Underlining the extent of the damage to Australia’s reputation, the Cricket Australia bans were far more serious than punishments handed out by the International Cricket Council. The ICC banned Smith for one Test, gave Bancroft disciplinary demerit points but no ban, and didn’t even charge Warner with any offense following the tampering episode in the third Test last weekend.

Smith’s fall from grace has been sudden and steep after he captained Australia to a 4-0 Ashes rout of England a few months ago, establishing himself as the best batsman in the world with a series of outstanding performances. Now, he’s an outcast in his sport, only allowed to play club cricket for the next year.

As he left the team hotel in Johannesburg, Smith said he didn’t feel like playing any cricket right now. Wearing a white T-shirt and dark baseball cap, Smith hugged team-mate Tim Paine, who has replaced him as Australia’s Test captain before heading for the airport.
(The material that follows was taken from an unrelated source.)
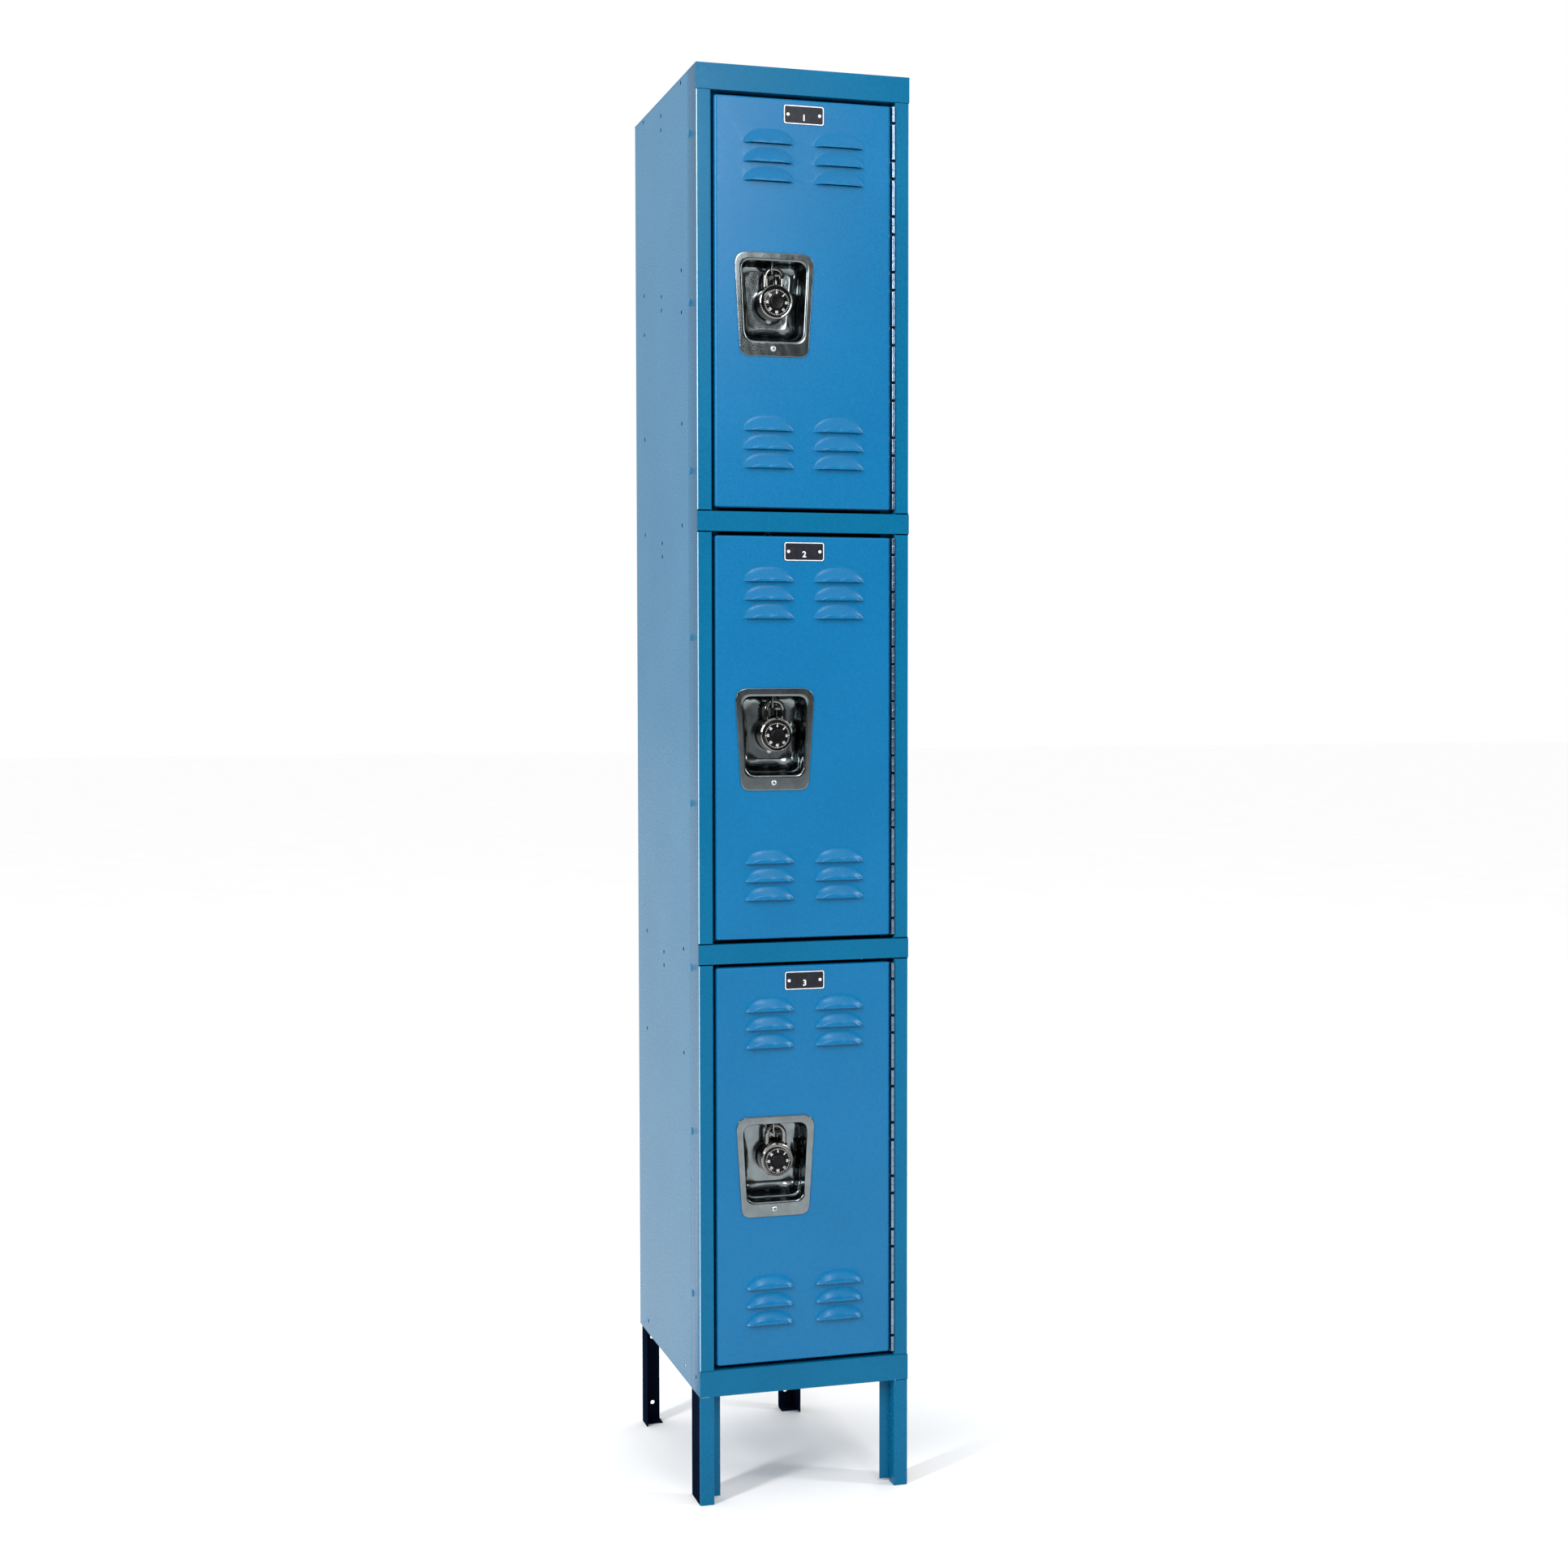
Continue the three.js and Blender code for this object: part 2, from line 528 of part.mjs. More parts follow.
// A leaf is a strip with rolled knuckles, which are tangent to the strip's outer face.
function makeHingeLeaf(side, knuckles) {
  const SIDES = 8;
  const LEAF_BACK = DOOR_BACK - 1;
  const outer = HINGE_X + side * HINGE_RADIUS;
  const across = spread(outer, outer - side * HINGE_LEAF);
  const clear = HINGE_RADIUS + 0.5;
  const strip = box(across, [clear, LEAF_BACK], [-HINGE_LENGTH / 2, HINGE_LENGTH / 2]);
  const rolls = knuckles.map(([z0, z1]) => join(
    rodAlongZ(HINGE_RADIUS, HINGE_X, 0, [z0, z1], SIDES),
    box(across, [0, clear + CUT], [z0, z1]),
  ));
  const bore = rodAlongZ(HINGE_BORE, HINGE_X, 0, [-HINGE_LENGTH / 2 - CUT, HINGE_LENGTH / 2 + CUT], SIDES);
  return cut(join(strip, ...rolls), bore);
}

const makeHingePin = () => rodAlongZ(HINGE_PIN, HINGE_X, 0, [-HINGE_LENGTH / 2, HINGE_LENGTH / 2], 8);

// ---------------------------------------------------------------- number plate

function makeNumberPlate() {
  const width = 2.25 * INCH;
  const height = INCH;
  const z = DOOR_HEIGHT / 2 - 8.5 - height / 2;
  const back = DOOR_SETBACK - GAP;
  const front = back - 0.9;
  const rivets = [-1, 1].map((side) => {
    const x = DOOR_CENTRE + side * 23;
    const profile = [[0, back], [2.2, back], [2.2, front - 0.4], [1.4, front - 1], [0, front - 1.1]];
    return turned(profile, x, z, 8);
  });
  const x = [DOOR_CENTRE - width / 2, DOOR_CENTRE + width / 2];
  return join(box(x, [front, back], [z - height / 2, z + height / 2]), ...rivets);
}

// ---------------------------------------------------------------- padlock

class ShackleCurve extends THREE.Curve {
  // Up the short leg, round the bow, and down the long leg, at an even pace.
  getPoint(t) {
    const { bend, top } = SHACKLE;
    const centre = top - bend;
    const short = centre - (CASE.z + 10);
    const long = centre - (CASE.z + 4);
    const round = Math.PI * bend;
    const along = t * (short + round + long);
    if (along < short) return new THREE.Vector3(LOCK_X - bend, LOCK_Y, centre - short + along);
    const beyond = along - short - round;
    if (beyond > 0) return new THREE.Vector3(LOCK_X + bend, LOCK_Y, centre - beyond);
    const angle = Math.PI - (along - short) / bend;
    return new THREE.Vector3(LOCK_X + bend * Math.cos(angle), LOCK_Y, centre + bend * Math.sin(angle));
  }
}

function makeShackle() {
  const section = new THREE.Shape().absarc(0, 0, SHACKLE.rod, 0, Math.PI * 2);
  return solid(new THREE.ExtrudeGeometry(section,
    { steps: 18, extrudePath: new ShackleCurve(), curveSegments: 4 }));
}

function makeLockCase() {
  const { radius, front, back, z, bore } = CASE;
  const ringInner = DIAL.radius + (z - DIAL.z) + 0.5;
  const face = front + 1.4;
  const profile = [[0, back], [radius - 2.5, back], [radius, back - 2.2], [radius, front + 3],
    [radius - 1.2, front + 0.8], [ringInner + 1.2, front], [ringInner, front], [ringInner, face],
    [0, face]];
  const blind = (side, depth) => rodAlongZ(bore, LOCK_X + side * SHACKLE.bend, LOCK_Y,
    [z + depth - 0.6, z + radius + CUT]);
  const spindleHole = rodAlongY(DIAL.spindle + 0.5, LOCK_X, DIAL.z, [face - CUT, face + 3]);
  return cut(turned(profile, LOCK_X, z), blind(-1, 10), blind(1, 4), spindleHole);
}

function makeDial() {
  const { radius, front, z, spindle } = DIAL;
  const back = CASE.front + 1.4 - GAP;
  const SKIRT = 3.4;
  const KNOB = 9.5;
  const profile = [[0, back + 2.6], [spindle, back + 2.6], [spindle, back], [radius, back],
    [radius, back - 1.2], [KNOB + 2, back - SKIRT], [KNOB, back - SKIRT], [KNOB - 0.7, front + 0.5],
    [KNOB - 1.4, front], [0, front]];
  return turned(profile, LOCK_X, z);
}

// ---------------------------------------------------------------- assembly

const M = MATERIALS;

function carcass() {
  const group = new THREE.Group();
  group.add(
    mesh('left_upright', makeUpright(-1), M.frame),
    mesh('right_upright', makeUpright(1), M.frame),
    mesh('header', makeHeader(), M.frame),
    mesh('bottom_rail', makeRail(LEG_HEIGHT, BOTTOM_RAIL_HEIGHT), M.frame),
    mesh('left_side_panel', makeSidePanel(-1), M.body),
    mesh('right_side_panel', makeSidePanel(1), M.body),
    mesh('back_panel', makeBackPanel(), M.body),
    mesh('top_panel', makeTopPanel(), M.body),
    mesh('bottom_panel', makeBottomPanel(), M.body),
    mesh('rear_left_leg', makeRearLeg(-1), M.frame),
    mesh('rear_right_leg', makeRearLeg(1, RIGHT_LEG_INSET), M.frame),
  );
  const rail = makeRail(0, MID_RAIL_HEIGHT);
  const shelf = makeShelf(MID_RAIL_HEIGHT);
  ['upper', 'lower'].forEach((name, i) => {
    const bottom = openingBottom(i + 1) - MID_RAIL_HEIGHT;
    group.add(mesh(`${name}_mid_rail`, rail, M.frame, bottom));
    group.add(mesh(`${name}_shelf`, shelf, M.body, bottom));
  });
  const hook = makeCoatHook();
  tiers.forEach((tier) => {
    const sheet = tier === 1 ? HEIGHT - FRAME_GAUGE : openingBottom(tier - 1) - BODY_GAUGE;
    const piece = mesh(`coat_hook_${tier}`, hook, M.zinc, sheet - GAP);
    piece.position.y = DEPTH / 2;
    group.add(piece);
  });
  return group;
}

// The pieces of one tier, in heights from its door's centre. One set of solids serves all tiers.
const doorPieces = {
  panel: [makeDoor(), M.door],
  number_plate: [makeNumberPlate(), M.plate],
  handle_cup: [makeCup(), M.stainless],
  cup_screw: [makeCupScrew(), M.zinc],
  finger_lift: [makeFingerLift(), M.chrome],
  latch_bar: [makeLatchBar(), M.zinc],
  frame_hook: [makeFrameHook(), M.zinc],
  hinge_door_leaf: [makeHingeLeaf(-1, doorKnuckles), M.hinge],
  hinge_frame_leaf: [makeHingeLeaf(1, frameKnuckles), M.hinge],
  hinge_pin: [makeHingePin(), M.zinc],
  padlock_shackle: [makeShackle(), M.chrome],
  padlock_case: [makeLockCase(), M.chrome],
  padlock_dial: [makeDial(), M.dial],
};
const BUMPER_HEIGHT = 225;

function tierPieces(tier) {
  const group = new THREE.Group();
  group.position.z = doorCentre(tier);
  for (const [name, [shape, material]] of Object.entries(doorPieces)) {
    group.add(mesh(`door_${tier}_${name}`, shape, material));
  }
  group.add(mesh(`door_${tier}_bumper`, makeBumper(), M.rubber, BUMPER_HEIGHT));
  return group;
}

const locker = new THREE.Group();
const cabinet = new THREE.Group();
cabinet.position.y = -(DEPTH - FRONT_PROUD) / 2;
cabinet.add(carcass(), ...tiers.map(tierPieces));
locker.add(cabinet);

export default locker;
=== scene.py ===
"""Looks for a three-tier steel locker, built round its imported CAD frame.

Sizes in this file are millimetres, in the cabinet's own frame: x is across from the middle, y runs
back from the front plane, and z is up, either from the floor or from the middle of a door.
"""
import math

import bmesh
import bpy
from mathutils import Matrix, Vector
from mathutils.geometry import delaunay_2d_cdt


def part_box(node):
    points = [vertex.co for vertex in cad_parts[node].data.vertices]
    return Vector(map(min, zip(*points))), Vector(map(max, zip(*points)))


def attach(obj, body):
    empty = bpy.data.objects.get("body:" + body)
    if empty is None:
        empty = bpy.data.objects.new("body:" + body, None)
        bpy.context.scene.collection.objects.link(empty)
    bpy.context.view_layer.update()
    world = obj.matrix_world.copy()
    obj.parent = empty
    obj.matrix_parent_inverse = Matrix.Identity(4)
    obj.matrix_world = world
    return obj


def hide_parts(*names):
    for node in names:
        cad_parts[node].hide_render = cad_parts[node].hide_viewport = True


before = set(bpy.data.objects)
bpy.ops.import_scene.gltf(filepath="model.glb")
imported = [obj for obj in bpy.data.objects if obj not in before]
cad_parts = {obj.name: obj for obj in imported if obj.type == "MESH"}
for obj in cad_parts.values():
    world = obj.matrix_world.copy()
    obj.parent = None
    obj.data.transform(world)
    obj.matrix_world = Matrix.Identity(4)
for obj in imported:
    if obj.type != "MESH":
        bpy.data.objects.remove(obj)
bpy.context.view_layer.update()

MM = 0.001
TIERS = (1, 2, 3)


def span(node):
    """Lowest and highest corner of a CAD node in the cabinet's millimetres."""
    return [(corner - Vector((0, FRONT, 0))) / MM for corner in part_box(node)]


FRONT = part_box("left_upright")[0].y
DOOR_MIDDLE = {tier: sum(corner.z for corner in span(f"door_{tier}_panel")) / 2 for tier in TIERS}
CABINET_LOW, CABINET_HIGH = span("left_side_panel")
HALF_WIDTH = span("right_upright")[1].x

# ------------------------------------------------------------------------------------- materials

WHITE = (1.0, 1.0, 1.0)


class Look:
    """A material made of nodes. Values set here are even over the surface."""

    def __init__(self, name, **values):
        self.material = bpy.data.materials.new(name)
        self.material.use_nodes = True
        self.tree = self.material.node_tree
        self.shader = self.tree.nodes["Principled BSDF"]
        self.place = self.tree.nodes.new("ShaderNodeTexCoord").outputs["Object"]
        for socket, value in values.items():
            self.shader.inputs[socket.replace("_", " ")].default_value = value

    def node(self, kind, inputs, **settings):
        made = self.tree.nodes.new("ShaderNode" + kind)
        for key, value in settings.items():
            setattr(made, key, value)
        for key, value in inputs.items():
            if isinstance(value, bpy.types.NodeSocket):
                self.tree.links.new(value, made.inputs[key])
            else:
                made.inputs[key].default_value = value
        return made

    def noise(self, size, detail=2.0, stretch=(1, 1, 1), rough=0.5):
        """Noise whose blotches are about so many millimetres across, from 0 to 1."""
        place = self.place
        if stretch != (1, 1, 1):
            place = self.node("Mapping", {"Vector": place, "Scale": stretch}).outputs["Vector"]
        inputs = {"Vector": place, "Scale": 1 / (size * MM), "Detail": detail, "Roughness": rough}
        return self.node("TexNoise", inputs).outputs["Fac"]

    def blend(self, fraction, low, high, limits=(0.35, 0.65)):
        """A colour from low to high, as the fraction goes between the limits."""
        ramp = self.node("ValToRGB", {"Fac": fraction})
        for element, colour, at in zip(ramp.color_ramp.elements, (low, high), limits):
            element.color = (*colour, 1)
            element.position = at
        return ramp.outputs["Color"]

    def scale(self, value, limits):
        """A number between the limits, from the middle of a noise's range."""
        inputs = {"Value": value, "From Min": 0.3, "From Max": 0.7}
        inputs.update({"To Min": limits[0], "To Max": limits[1]})
        return self.node("MapRange", inputs).outputs["Result"]

    def multiply(self, colour, other):
        inputs = {"Fac": 1.0, "Color1": colour, "Color2": other}
        return self.node("MixRGB", inputs, blend_type="MULTIPLY").outputs["Color"]

    def relief(self, layers):
        """Bump from (height socket, depth in millimetres, strength) layers."""
        normal = None
        for height, depth, strength in layers:
            inputs = {"Height": height, "Distance": depth * MM, "Strength": strength}
            if normal is not None:
                inputs["Normal"] = normal
            normal = self.node("Bump", inputs).outputs["Normal"]
        self.tree.links.new(normal, self.shader.inputs["Normal"])

    def drive(self, socket, value):
        self.tree.links.new(value, self.shader.inputs[socket])


def powder_coat(name, main, pale, gloss):
    """Baked enamel: orange peel, fine mottling, and the slight waviness of sheet steel."""
    look = Look(name, Metallic=0.0, IOR=1.5, Specular_IOR_Level=gloss)
    base = look.blend(look.noise(160, 2), main, pale, (0.3, 0.75))
    speckle = look.blend(look.noise(1.5, 3, rough=0.7), (0.86, 0.87, 0.9), WHITE, (0.35, 0.6))
    grains = look.blend(look.noise(4.5, 2), (0.93, 0.95, 0.97), WHITE, (0.4, 0.6))
    look.drive("Base Color", look.multiply(look.multiply(base, speckle), grains))
    look.drive("Roughness", look.scale(look.noise(3, 3), (0.24, 0.32)))
    waves = (look.noise(260, 1), 0.5, 0.35)
    peel = (look.noise(2.2, 2), 0.02, 0.5)
    tooth = (look.noise(0.7, 1), 0.006, 0.4)
    look.relief([waves, peel, tooth])
    return look.material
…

Coach Darren Lehmann, who was cleared of having any knowledge of the tampering plan, fast bowler Mitchell Starc and batsman Usman Khawaja all were there to say goodbye to Smith.

The three players will return to face an outraged Australian public, which has witnessed the treasured reputation of its favourite sports team severely tarnished.

The saga could signal the end of the international career of Warner, a pugnacious opening batsman who has a series of disciplinary breaches behind him, including one earlier on the tour of South Africa when he was involved in a heated off-field confrontation with a South African player during the first test.

Warner had already been identified as the chief culprit in the plot by Australian media, which reported he had completely fallen out with his team-mates.

The ball tampering plan could be seen as being almost comical if it hadn’t destroyed reputations and possibly careers.

Tasked with doing the tampering in the game in Cape Town, Bancroft was caught in the act by television cameras and then panicked and tried to hide the piece of sandpaper he used down the front of his trousers, an action that was also caught on TV and replayed over and over in slow-motion and close-up.

Smith and Bancroft were forced to admit the plot to reporters after play in the face of the overwhelming TV evidence. In one intriguing detail, CA said that Bancroft used sandpaper on the ball to rough it up. The players originally said they used yellow sticky tape and dirt.

With Smith, Warner and Bancroft on the way home, three players had been flown out from Australia to take their places for the final Test in South Africa, which starts tomorrow.

Following a crushing 322-run loss in that ill-fated third Test in Cape Town, Australia trails 2-1 in the series and faces losing a series in South Africa for the first time in nearly 50 years.